By joining a common currency, countries waive some of the important tools that their national central banks normally would have at their disposal.
The most obvious tool is the option to adjust currency rates either through devaluation or revaluation or to leave the rates to the financial markets, which is the norm for most other asset classes.
The second important tool is the option to adjust economic trends by short-term interest rates.
Both these adjustment triggers are critically important and their absence carries the seed of potential disaster for any area or country if there is no agreement that the occurrence of inequalities can be regulated in a different way. This could be common bonds, fiscal transfers and so on – just think of what happens within national states. Lolland for example, one of the islands in Denmark, would be in dire straits if it had to find financing for projects in international markets. But as a fully integrated part of Denmark and with national money transfers, its problems are being resolved smoothly.

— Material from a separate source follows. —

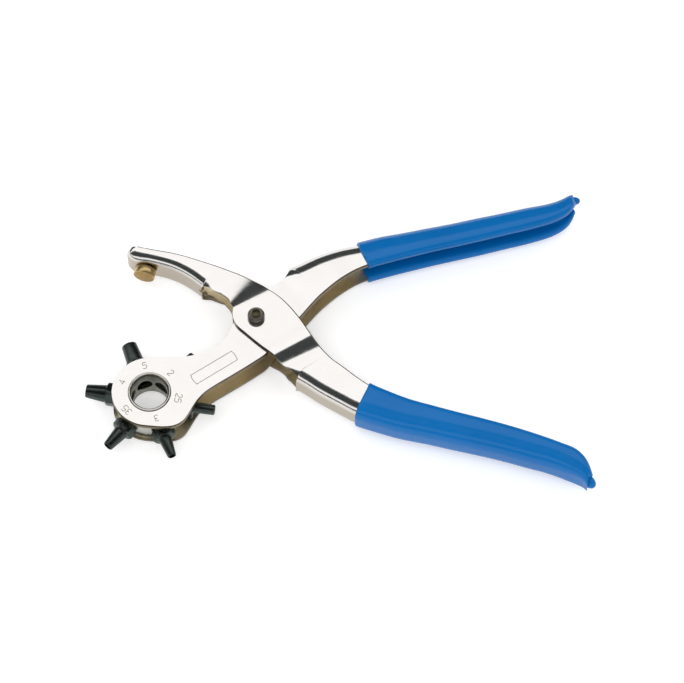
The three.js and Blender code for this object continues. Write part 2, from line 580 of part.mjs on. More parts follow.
// shank, hex collar and tapered tube, drilled through
function punch({ bore, root, edge, turn }, degrees) {
  const hex = new THREE.CylinderGeometry(COLLAR_CORNER_R, COLLAR_CORNER_R,
    COLLAR_OUT - COLLAR_IN, 6);
  hex.rotateX(Math.PI / 2);
  hex.rotateZ(THREE.MathUtils.degToRad(turn));
  hex.translate(0, 0, (COLLAR_OUT + COLLAR_IN) / 2);
  const chamfer = turned([
    [0, COLLAR_IN],
    [COLLAR_CORNER_R - 0.6, COLLAR_IN],
    [COLLAR_CORNER_R, COLLAR_IN + 0.6],
    [COLLAR_CORNER_R, COLLAR_OUT - 0.9],
    [COLLAR_CORNER_R - 0.9, COLLAR_OUT],
    [0, COLLAR_OUT],
  ], 0, 0, SMALL_SIDES);
  const stem = turned([
    [0, SHANK_IN],
    [SHANK_R, SHANK_IN],
    [SHANK_R, COLLAR_IN + 0.5],
    [root, COLLAR_OUT - 0.5],
    [root, COLLAR_OUT + 0.5],
    [edge + 0.1, PUNCH_TIP - 0.3],
    [edge - 0.15, PUNCH_TIP],
    [bore / 2 + 0.12, PUNCH_TIP],
    [0, PUNCH_TIP],
  ], 0, 0, SMALL_SIDES);
  const drill = turned([
    [0, SHANK_IN - 1],
    [bore / 2 + 0.35, SHANK_IN - 1],
    [bore / 2 + 0.35, COLLAR_OUT],
    [bore / 2, COLLAR_OUT + 1.5],
    [bore / 2, PUNCH_TIP + 1],
    [0, PUNCH_TIP + 1],
  ], 0, 0, SMALL_SIDES);
  const body = solid(hex).intersect(solid(chamfer)).add(solid(stem)).subtract(solid(drill));
  return onStation(geometryOf(body), degrees);
}

function keyPinBar(extra) {
  const a = THREE.MathUtils.degToRad(KEY_DEG);
  const x = WHEEL.x + DIMPLE_R * Math.cos(a);
  const y = WHEEL.y + DIMPLE_R * Math.sin(a);
  const low = MID - HEAD_HALF - extra;
  return bar(KEY_PIN_R + extra, low, MID + WASHER_HIGH + extra, x, y, TINY_SIDES);
}

function detentWasher() {
  const profile = [
    [HUB_R + 0.3, MID + WASHER_LOW],
    [WASHER_R, MID + WASHER_LOW],
    [WASHER_R, MID + WASHER_HIGH],
    [HUB_R + 0.3, MID + WASHER_HIGH],
    [HUB_R + 0.3, MID + WASHER_LOW],
  ];
  const a = THREE.MathUtils.degToRad(NIB_DEG);
  const x = WHEEL.x + DIMPLE_R * Math.cos(a);
  const y = WHEEL.y + DIMPLE_R * Math.sin(a);
  const nib = turned([
    [0, MID + WASHER_LOW + 0.1],
    [NIB_R, MID + WASHER_LOW + 0.1],
    [NIB_R, MID + WASHER_HIGH],
    [NIB_R / 2, MID + WASHER_HIGH + NIB_H - 0.1],
    [0, MID + WASHER_HIGH + NIB_H],
  ], x, y, TINY_SIDES);
  const ring = solid(turned(profile, WHEEL.x, WHEEL.y, FINE_SIDES));
  return geometryOf(ring.add(solid(nib)).subtract(solid(keyPinBar(0.1))));
}

function anvil() {
  const back = ANVIL_H - 0.1;
  const upset = ANVIL_H + SHEET + 0.15;
  return onAnvil(turned([
    [0, 0],
    [ANVIL_R - 0.25, 0],
    [ANVIL_R, 0.25],
    [ANVIL_R, back - 0.25],
    [ANVIL_R - 0.3, back],
    [ANVIL_SHANK_R, back],
    [ANVIL_SHANK_R, upset - 0.05],
    [ANVIL_UPSET_R, upset],
    [ANVIL_UPSET_R - 0.6, upset + ANVIL_UPSET_H - 0.3],
    [0, upset + ANVIL_UPSET_H],
  ], 0, 0, SIDES));
}

function pivotRivet() {
  const seat = MID + LAP_HALF + 0.05;
  const top = seat + RIVET_HEAD_H;
  return turned([
    [0, 0],
    [RIVET_BACK_R - 0.5, 0],
    [RIVET_BACK_R, 0.5],
    [RIVET_BACK_R, RIVET_BACK_H],
    [RIVET_R, RIVET_BACK_H],
    [RIVET_R, seat],
    [RIVET_HEAD_R - 0.3, seat],
    [RIVET_HEAD_R, seat + 0.6],
    [RIVET_HEAD_R, top - 1.5],
    [RIVET_HEAD_R - 0.9, top],
    [RIVET_DISH_R + 0.1, top],
    [RIVET_DISH_R - 0.1, top - RIVET_DISH_DEPTH + 0.1],
    [0, top - RIVET_DISH_DEPTH],
  ], 0, 0, SIDES);
}

function pivotSleeve() {
  return turned([
    [RIVET_R + RUN, MID - SLEEVE_HALF],
    [SLEEVE_R, MID - SLEEVE_HALF],
    [SLEEVE_R, MID + SLEEVE_HALF],
    [RIVET_R + RUN, MID + SLEEVE_HALF],
    [RIVET_R + RUN, MID - SLEEVE_HALF],
  ], 0, 0, SIDES);
}

// wire spring wound round the sleeve; the leg to the anvil arm stays between the laps
function openingSpring() {
  const perTurn = 12;
  const steps = Math.round(COIL_TURNS * perTurn);
  const low = -(COIL_TURNS * COIL_PITCH) / 2;
  const points = [new THREE.Vector3(...LEG_ENDS.anvilArm, MID + low)];
  for (let i = 0; i <= steps; i += 1) {
    const a = THREE.MathUtils.degToRad(COIL_START_DEG + (i * 360) / perTurn);
    points.push(new THREE.Vector3(
      COIL_R * Math.cos(a), COIL_R * Math.sin(a), MID + low + (i * COIL_PITCH) / perTurn,
    ));
  }
  points.push(new THREE.Vector3(...LEG_ENDS.wheelArm, MID - low));
  const section = new THREE.Shape();
  section.absarc(0, 0, WIRE_R, 0, 2 * Math.PI);
  return new THREE.ExtrudeGeometry(section, {
    steps: 80,
    curveSegments: 4,
    bevelEnabled: false,
    extrudePath: new THREE.CatmullRomCurve3(points, false, "centripetal"),
  });
}

// ---------------------------------------------------------------- materials and assembly

const material = (color, roughness, metalness) => new THREE.MeshStandardMaterial({
  color, roughness, metalness,
});
const plate = material(0xd9d6d0, 0.22, 1.0);
const coating = material(0x0067b2, 0.28, 0.0);
const blackened = material(0x323b37, 0.35, 0.7);
const wheelSteel = material(0xa9aaa6, 0.35, 1.0);
const burnished = material(0x4a4a44, 0.4, 0.9);
const brass = material(0xb99b5e, 0.3, 1.0);
const springSteel = material(0x77787a, 0.4, 1.0);

const group = new THREE.Group();
function place(name, geometry, look) {
  const mesh = new THREE.Mesh(geometry, look);
  mesh.name = name;
  group.add(mesh);
}

place("wheel_arm", wheelArm(), plate);
place("wheel_arm_grip",
  grip(WHEEL_SIDE, WHEEL_GRIP_FROM, WHEEL_ARM.length - 1, WHEEL_DRIP), coating);
place("anvil_arm", anvilArm(), plate);
place("anvil_arm_grip",
  grip(ANVIL_SIDE, ANVIL_GRIP_FROM, ANVIL_ARM.length - 1, ANVIL_DRIP), coating);
place("anvil", anvil(), brass);
place("pivot_rivet", pivotRivet(), burnished);
place("pivot_sleeve", pivotSleeve(), springSteel);
place("opening_spring", openingSpring(), springSteel);
place("hub_tube", hubTube(), wheelSteel);
place("turret_wheel", turretWheel(), wheelSteel);
place("detent_washer", detentWasher(), springSteel);
place("detent_key_pin", keyPinBar(0), springSteel);
PUNCHES.forEach((size, k) => {
  place(size.name, punch(size, FIRST_PUNCH_DEG + k * STATION_DEG), blackened);
});

export default group;
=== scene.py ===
# Rotary hole punch: revolving punch pliers with dipped grips, lying on a pale floor.
# The frame's origin is on the pivot axis, +X to the handles, +Y to the anvil jaw, +Z up.
# Sizes are millimetres until a mesh is made. The floor, the lights and the camera are placed
# in metres.
import json
import math

import bmesh
import bpy
from mathutils import Matrix, Vector


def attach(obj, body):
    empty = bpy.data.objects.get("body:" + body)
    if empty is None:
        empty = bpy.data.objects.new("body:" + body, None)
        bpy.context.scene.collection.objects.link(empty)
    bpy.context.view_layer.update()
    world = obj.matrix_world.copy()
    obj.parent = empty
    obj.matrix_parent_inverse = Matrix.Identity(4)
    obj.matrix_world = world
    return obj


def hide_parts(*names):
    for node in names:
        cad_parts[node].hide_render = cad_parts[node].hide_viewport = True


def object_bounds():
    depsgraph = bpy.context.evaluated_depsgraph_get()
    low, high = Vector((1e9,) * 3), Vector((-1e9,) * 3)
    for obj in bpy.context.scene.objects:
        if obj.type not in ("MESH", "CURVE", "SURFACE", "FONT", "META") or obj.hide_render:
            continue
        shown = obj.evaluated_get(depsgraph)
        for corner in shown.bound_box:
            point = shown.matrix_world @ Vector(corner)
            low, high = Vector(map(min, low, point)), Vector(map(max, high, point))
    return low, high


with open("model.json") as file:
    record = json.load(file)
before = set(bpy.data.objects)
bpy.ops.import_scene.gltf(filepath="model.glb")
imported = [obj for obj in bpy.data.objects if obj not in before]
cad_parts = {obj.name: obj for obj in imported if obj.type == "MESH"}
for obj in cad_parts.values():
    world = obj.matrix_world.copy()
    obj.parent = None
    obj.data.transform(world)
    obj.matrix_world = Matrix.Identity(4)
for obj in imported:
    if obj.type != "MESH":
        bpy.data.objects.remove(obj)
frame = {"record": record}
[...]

If you imagine a Europe constructed as a national state, many of the problems would be resolved – although the overall economy hardly would be something to brag about. But it requires former independent national states to accept the same role as a little Danish island, while the more prosperous areas in Europe must be willing to take on the same responsibility as Denmark with a weaker area in its national state.
We are far from having achieved this situation. In addition, the movement of products, services and labour cannot be compared with how this is done within the borders of a national state. Language, education, culture and geographical distances make it a much more difficult task in a European context.
Merkel’s mentor, Helmut Kohl, the great re-unification chancellor, believed one could draw a political line under Europe’s fractured history, with economics playing a much lesser role. “Das Mädchen”, as Kohl used to call her, fortunately lacks this naïve approach to the EU. She is definitely not a girl any more, but has developed a very pragmatic approach to the EU and for that reason socialistic, France calls her “Madame Non”.
Merkel has said “nein” to centralised EU economic governance, “nein” to a permanent bailout mechanism and “nein” to the idea of euro bonds, which she called “economically wrong and counterproductive”.
Her handling of the euro crisis explains the French disenchantment with Europe, which was revealed in a Gallup and Pew Research Center poll in May 2013. When former European Commission president Jacques Delors, who presided over the creation of the euro, regaled a Socialist gathering the following month, he attacked what he called a “punitive and alienating” Europe.
Merkel’s Europe is not punitive and alienating. It’s fair. She wants the EU member states to follow rules and ensure Europe becomes more competitive. She is a problem-solver and there’s nothing wrong with solving concrete problems.
However, politics is also about declaring new ideas and visions. It’s about setting an agenda instead of following a popular sentiment. Merkel has yet to do that.
Germans are in no mood for change, the polls show. Merkel is likely to win the election on September 22. She will then stay the de facto leader of the EU and its future and disaster currency will be determined by this former research chemist.
As I see it, the research is done. The verdict is out. We have to re-evaluate the EU.